Every record below should be printed exactly as it appears.
══ INFORMATION PROVIDED
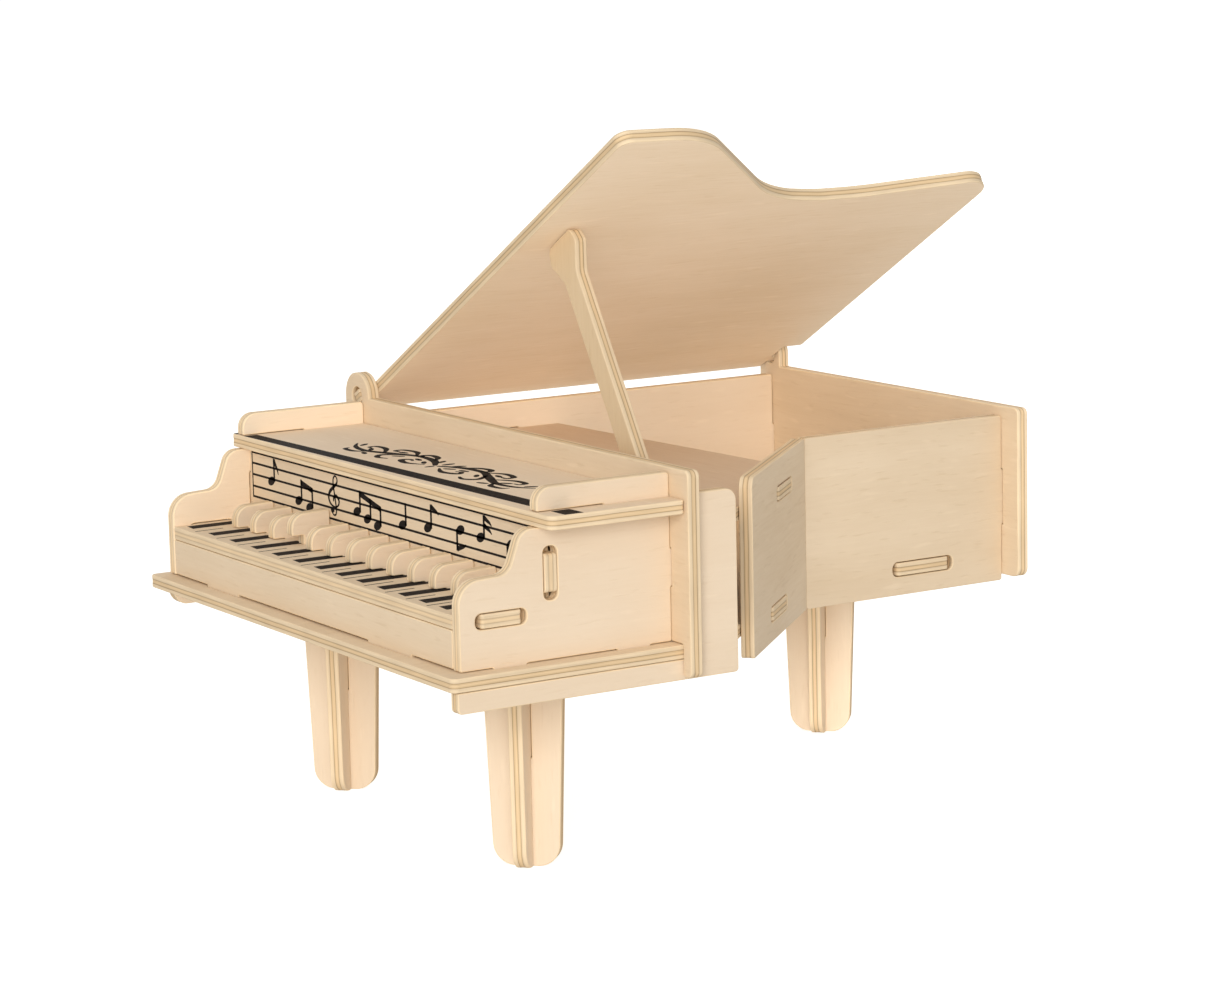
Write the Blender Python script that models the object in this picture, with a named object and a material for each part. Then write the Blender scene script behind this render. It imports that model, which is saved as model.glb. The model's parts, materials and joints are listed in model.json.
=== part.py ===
"""Slot-together wooden model of a grand piano with its lid propped open.

Every piece is one flat 3 mm plywood sheet, built as a filled 2D curve and stood
in its plane.  X runs along the keyboard from bass to treble, Y from the keyboard
to the tail and Z up.  The outlines are in millimetres on a drawing grid whose
zero is the front left corner of the base plate's top face; OFFSET then puts the
origin on the floor under the middle of the model.
"""
import math

import bpy
from mathutils import Vector

# ------------------------------------------------------------ driving dimensions
MM = 0.001
PLY = 3.0            # sheet thickness
FIT = 0.15           # gap left between two pieces that touch
SLOT = PLY + 2 * FIT         # width of a snug slot
LOOSE = 3.5          # height of the loose rounded slots in the outer walls
FREE = 3.6           # width of the slot that the prop swings in

PLATE_W = 145.0      # base plate, across the keyboard
WALL = (0.2, 144.8)  # outer faces of the bass and treble side panels
CHEEK = (2.2, 140.9)         # outer faces of the cheeks
SHELF_X = (-0.8, 147.0)      # ends of the shelf
BULK_Y = 55.5        # front face of the bulkhead behind the keyboard box
TAIL_Y = 176.0       # front face of the tail panel
BOX_Y = 4.2          # front of the cheeks and the key slip
FLOOR_Z = -50.7      # floor under the plate's top face
SKIRT_Z = -7.6       # lower edge of the side panels
WALL_Z = 32.0        # upper edge of the side panels
KEY_Z = 11.6         # top face of the key plate
SHELF_Z = 31.2       # top face of the shelf
SHELF_Y = 22.8       # front edge of the shelf
SOUND_Z = 25.6       # top face of the soundboard
MUSIC_Y = 24.6       # front face of the music panel
BULK_Z = 37.3        # upper edge of the bulkhead
TAIL_Z = 34.2        # upper edge of the tail panel
SIDE_X = 99.0        # outer face of the rear side panel
BEND = ((136.7, 79.2), (99.0, 119.2))    # outer face of the bent side panel
HINGE = (1.9, 37.2)  # X and Z of the lid's hinge line
PIN_HOLE = 4.9       # bore of the hinge ears
LID_OPEN = 30.0      # degrees
LID_TAIL = 181.0     # tail edge of the lid
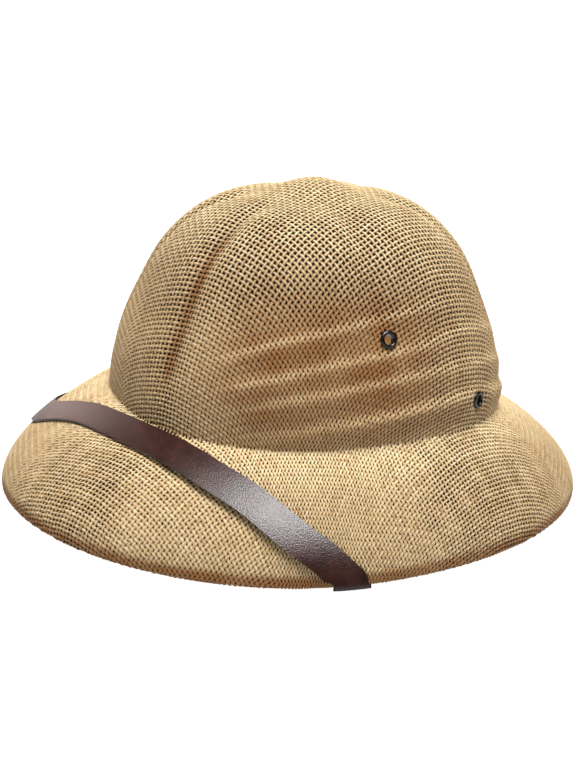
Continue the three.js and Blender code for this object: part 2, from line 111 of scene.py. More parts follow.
# %% Sizes of the hat
WALL = 2.5 * MM
RIM = {
    "half_length": 174.3 * MM,
    "half_width": 138.5 * MM,
    "plan_power": 2.03,
    "hem": 2.0 * MM,
    "height": (15.7 * MM, 1.8 * MM, 0.0),
    "rear_flat": 0.88,
}
CROWN = {
    "half_width": 104.6 * MM,
    "front_length": 111.4 * MM,
    "rear_length": 113.4 * MM,
    "centre_y": 2.5 * MM,
    "lean": 4.1 * MM,
    "plan_power": 2.2,
    "base": (67.0 * MM, 64.5 * MM, 57.2 * MM),
    "height": 118.6 * MM,
}
CAP_RADIUS, CAP_HEIGHT = 30.8 * MM, 4.2 * MM
BRIM_STRAIGHT = (0.42, 0.55, 0.6)
BRIM_POWER = (2.2, 2.3, 2.2)
PROFILE_AT = np.array([0.0, 15.0, 30.0, 45.0, 60.0, 75.0, 90.0])
PROFILE_REACH = np.array([1.0, 1.005, 1.01, 1.045, 1.05, 1.005, 1.0])
print("hat length", 2 * RIM["half_length"], "width", 2 * RIM["half_width"])

# %% Sizes of the pressed relief
CREASES = ((22, 3.0 * MM, 10), (90, 2.4 * MM, 28), (150, 2.3 * MM, 16))
CREASE_HALF_WIDTH = 6.5 * MM
CREASE_TOP, CREASE_FADE = 76, 12
FOLD_AT = np.array([0.0, 36, 48, 60, 75, 90, 105, 120, 135, 150, 180])
FOLD_LINES = {
    "a": np.array([19.0, 20.5, 24.2, 27.7, 30.5, 32.9, 34.6, 34.5, 32.0, 29.0, 27.0]),
    "b": np.array([12.0, 13.0, 15.9, 18.5, 21.9, 23.6, 25.2, 26.8, 25.0, 22.0, 20.0]),
    "c": np.array([7.0, 7.6, 9.7, 12.4, 14.8, 16.6, 17.5, 17.3, 16.2, 14.0, 12.5]),
    "d": np.array([3.0, 1.7, 2.5, 4.0, 6.4, 7.9, 9.3, 9.6, 8.1, 6.2, 5.0]),
}
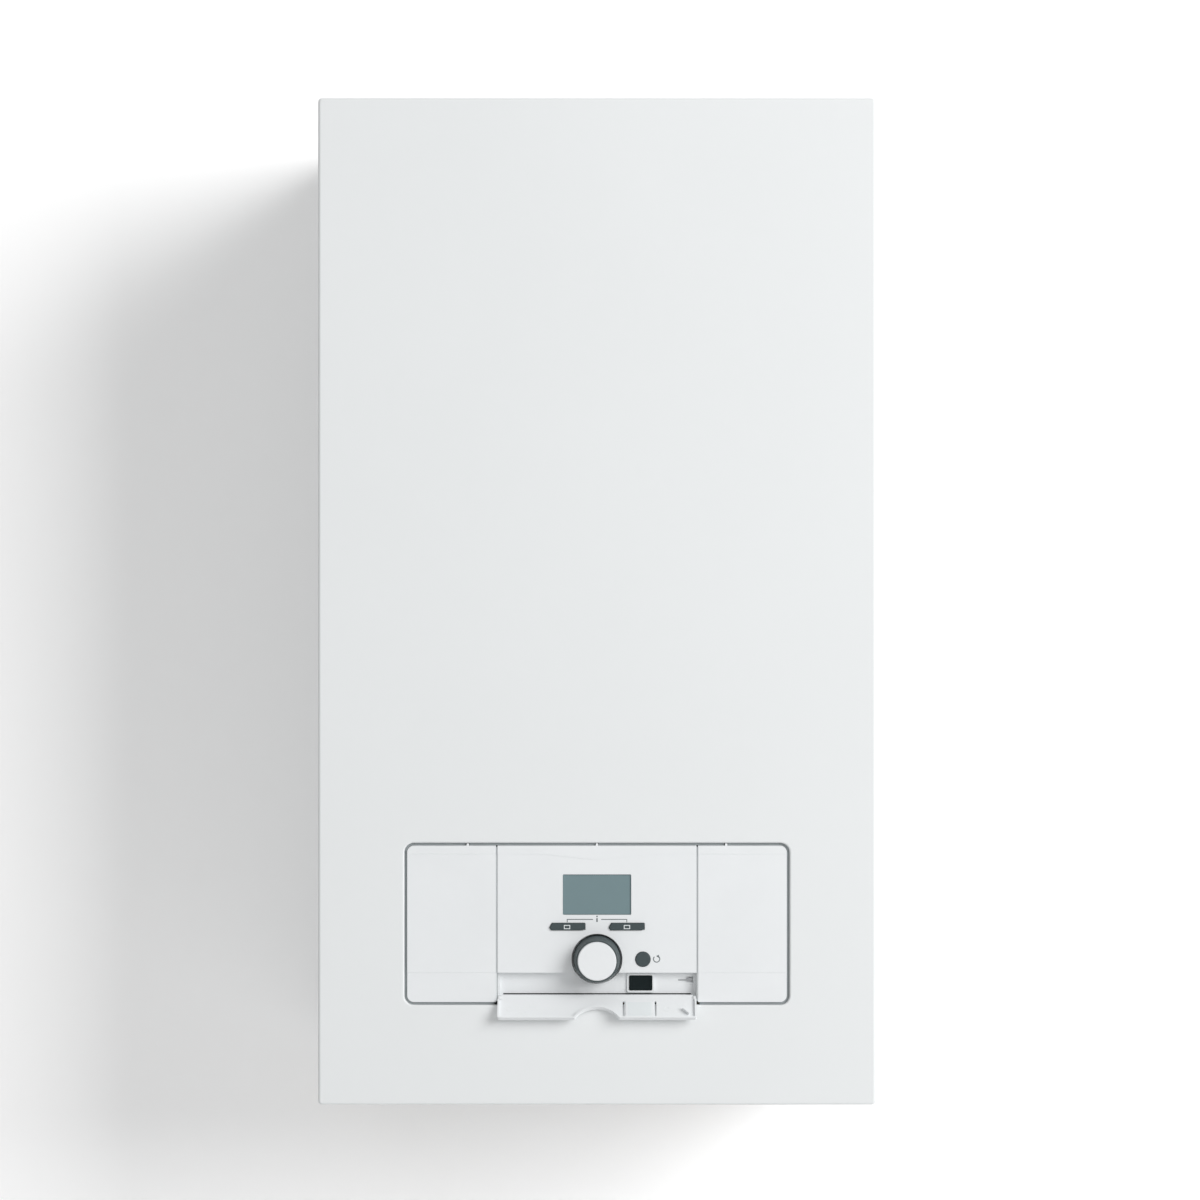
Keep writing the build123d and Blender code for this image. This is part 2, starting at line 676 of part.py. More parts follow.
════
EXERCISE RESULT.
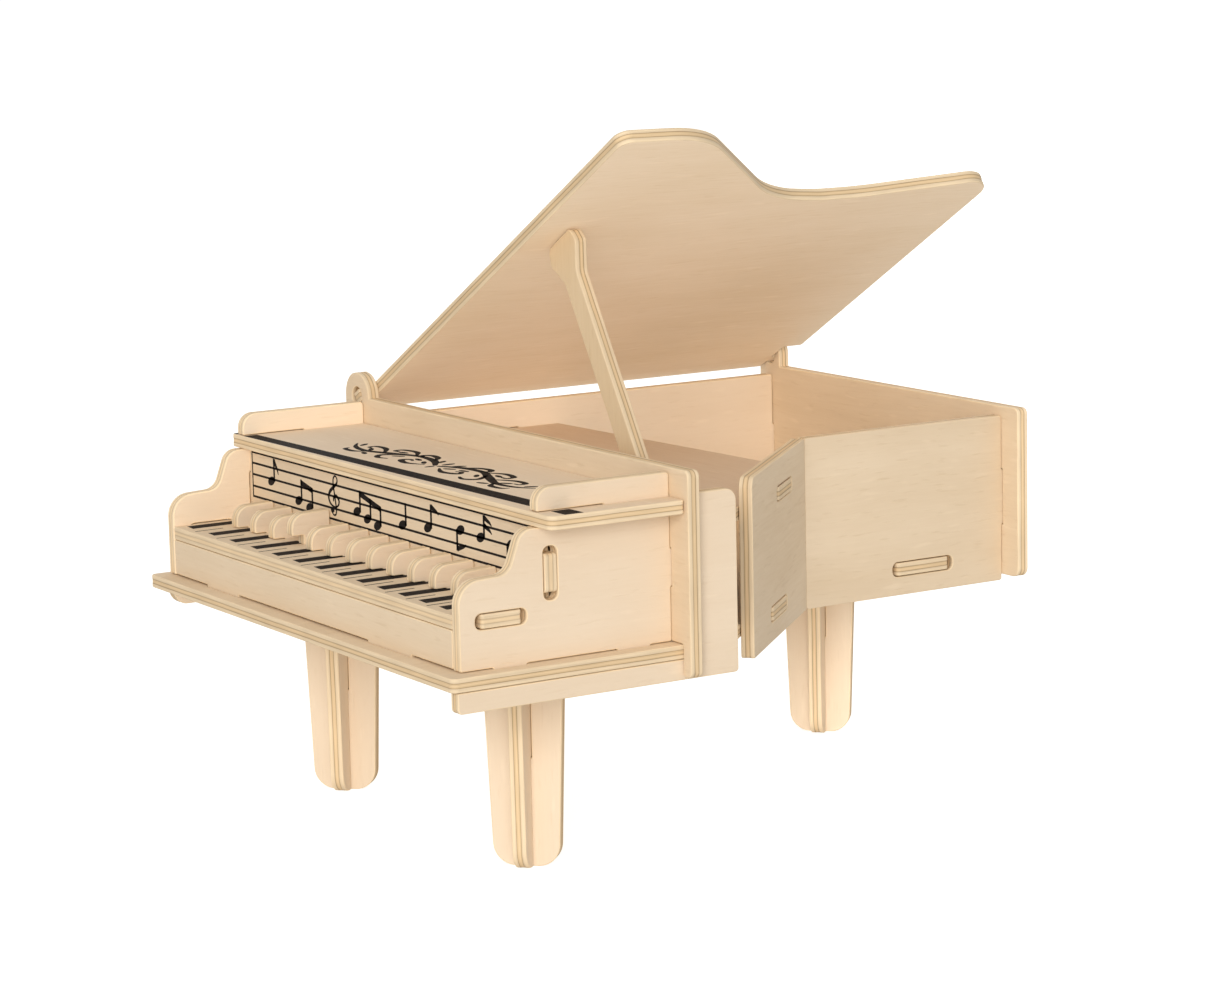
Write the Blender Python script that models the object in this picture, with a named object and a material for each part. Then write the Blender scene script behind this render. It imports that model, which is saved as model.glb. The model's parts, materials and joints are listed in model.json.
=== part.py ===
"""Slot-together wooden model of a grand piano with its lid propped open.

Every piece is one flat 3 mm plywood sheet, built as a filled 2D curve and stood
in its plane.  X runs along the keyboard from bass to treble, Y from the keyboard
to the tail and Z up.  The outlines are in millimetres on a drawing grid whose
zero is the front left corner of the base plate's top face; OFFSET then puts the
origin on the floor under the middle of the model.
"""
import math

import bpy
from mathutils import Vector

# ------------------------------------------------------------ driving dimensions
MM = 0.001
PLY = 3.0            # sheet thickness
FIT = 0.15           # gap left between two pieces that touch
SLOT = PLY + 2 * FIT         # width of a snug slot
LOOSE = 3.5          # height of the loose rounded slots in the outer walls
FREE = 3.6           # width of the slot that the prop swings in

PLATE_W = 145.0      # base plate, across the keyboard
WALL = (0.2, 144.8)  # outer faces of the bass and treble side panels
CHEEK = (2.2, 140.9)         # outer faces of the cheeks
SHELF_X = (-0.8, 147.0)      # ends of the shelf
BULK_Y = 55.5        # front face of the bulkhead behind the keyboard box
TAIL_Y = 176.0       # front face of the tail panel
BOX_Y = 4.2          # front of the cheeks and the key slip
FLOOR_Z = -50.7      # floor under the plate's top face
SKIRT_Z = -7.6       # lower edge of the side panels
WALL_Z = 32.0        # upper edge of the side panels
KEY_Z = 11.6         # top face of the key plate
SHELF_Z = 31.2       # top face of the shelf
SHELF_Y = 22.8       # front edge of the shelf
SOUND_Z = 25.6       # top face of the soundboard
MUSIC_Y = 24.6       # front face of the music panel
BULK_Z = 37.3        # upper edge of the bulkhead
TAIL_Z = 34.2        # upper edge of the tail panel
SIDE_X = 99.0        # outer face of the rear side panel
BEND = ((136.7, 79.2), (99.0, 119.2))    # outer face of the bent side panel
HINGE = (1.9, 37.2)  # X and Z of the lid's hinge line
PIN_HOLE = 4.9       # bore of the hinge ears
LID_OPEN = 30.0      # degrees
LID_TAIL = 181.0     # tail edge of the lid
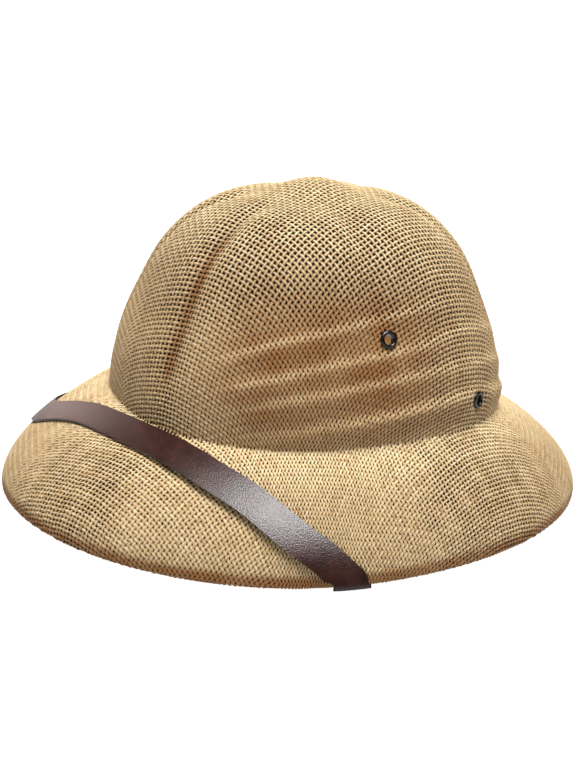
Continue the three.js and Blender code for this object: part 2, from line 111 of scene.py. More parts follow.
# %% Sizes of the hat
WALL = 2.5 * MM
RIM = {
    "half_length": 174.3 * MM,
    "half_width": 138.5 * MM,
    "plan_power": 2.03,
    "hem": 2.0 * MM,
    "height": (15.7 * MM, 1.8 * MM, 0.0),
    "rear_flat": 0.88,
}
CROWN = {
    "half_width": 104.6 * MM,
    "front_length": 111.4 * MM,
    "rear_length": 113.4 * MM,
    "centre_y": 2.5 * MM,
    "lean": 4.1 * MM,
    "plan_power": 2.2,
    "base": (67.0 * MM, 64.5 * MM, 57.2 * MM),
    "height": 118.6 * MM,
}
CAP_RADIUS, CAP_HEIGHT = 30.8 * MM, 4.2 * MM
BRIM_STRAIGHT = (0.42, 0.55, 0.6)
BRIM_POWER = (2.2, 2.3, 2.2)
PROFILE_AT = np.array([0.0, 15.0, 30.0, 45.0, 60.0, 75.0, 90.0])
PROFILE_REACH = np.array([1.0, 1.005, 1.01, 1.045, 1.05, 1.005, 1.0])
print("hat length", 2 * RIM["half_length"], "width", 2 * RIM["half_width"])

# %% Sizes of the pressed relief
CREASES = ((22, 3.0 * MM, 10), (90, 2.4 * MM, 28), (150, 2.3 * MM, 16))
CREASE_HALF_WIDTH = 6.5 * MM
CREASE_TOP, CREASE_FADE = 76, 12
FOLD_AT = np.array([0.0, 36, 48, 60, 75, 90, 105, 120, 135, 150, 180])
FOLD_LINES = {
    "a": np.array([19.0, 20.5, 24.2, 27.7, 30.5, 32.9, 34.6, 34.5, 32.0, 29.0, 27.0]),
    "b": np.array([12.0, 13.0, 15.9, 18.5, 21.9, 23.6, 25.2, 26.8, 25.0, 22.0, 20.0]),
    "c": np.array([7.0, 7.6, 9.7, 12.4, 14.8, 16.6, 17.5, 17.3, 16.2, 14.0, 12.5]),
    "d": np.array([3.0, 1.7, 2.5, 4.0, 6.4, 7.9, 9.3, 9.6, 8.1, 6.2, 5.0]),
}
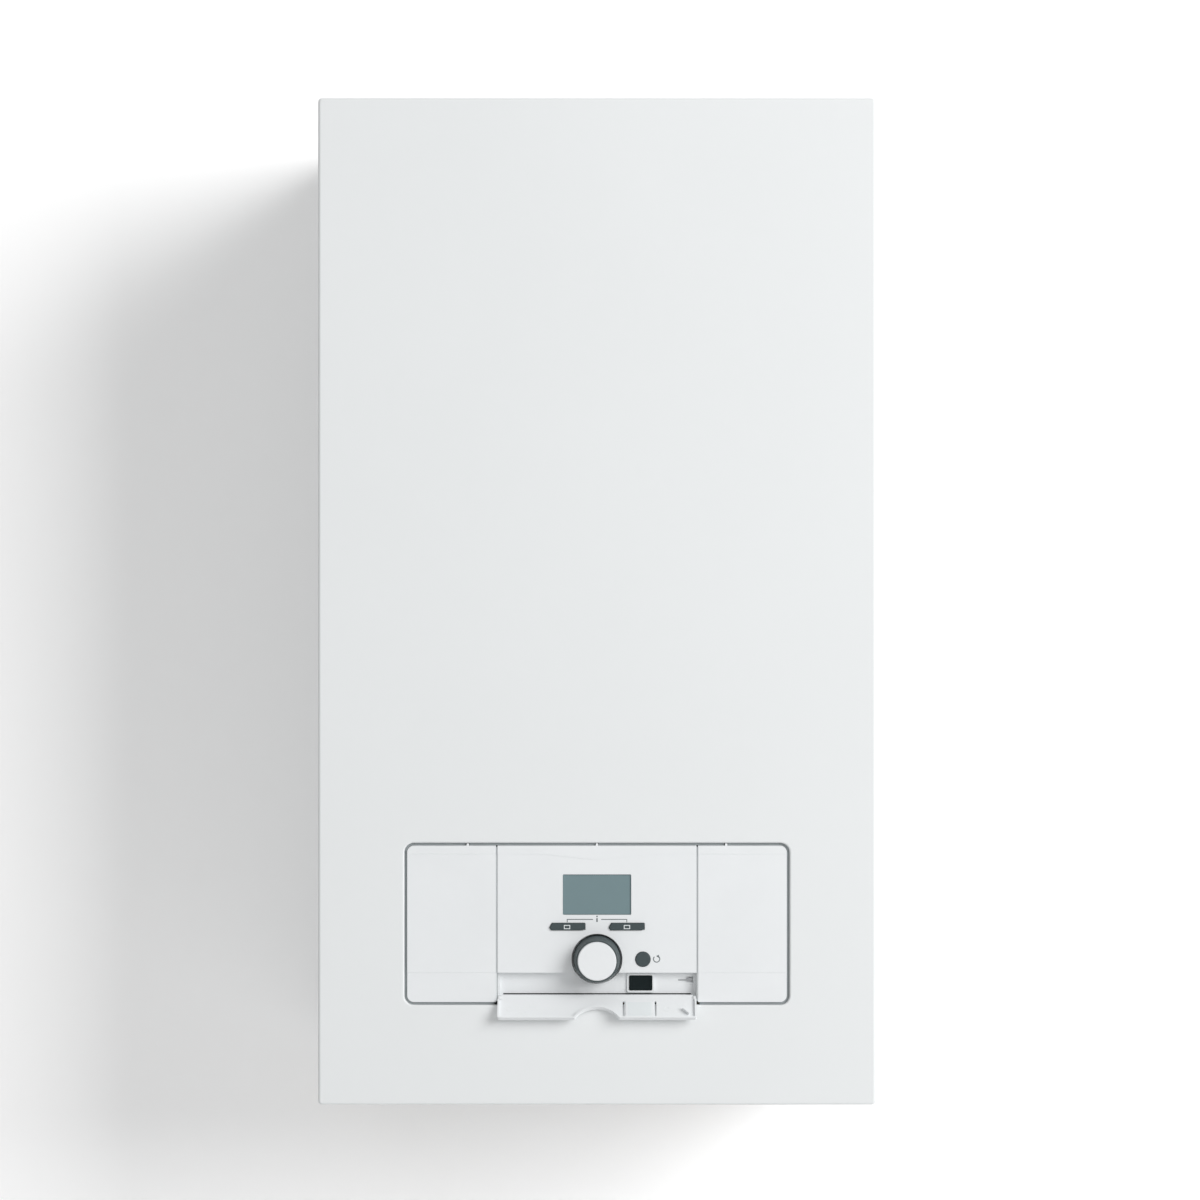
Keep writing the build123d and Blender code for this image. This is part 2, starting at line 676 of part.py. More parts follow.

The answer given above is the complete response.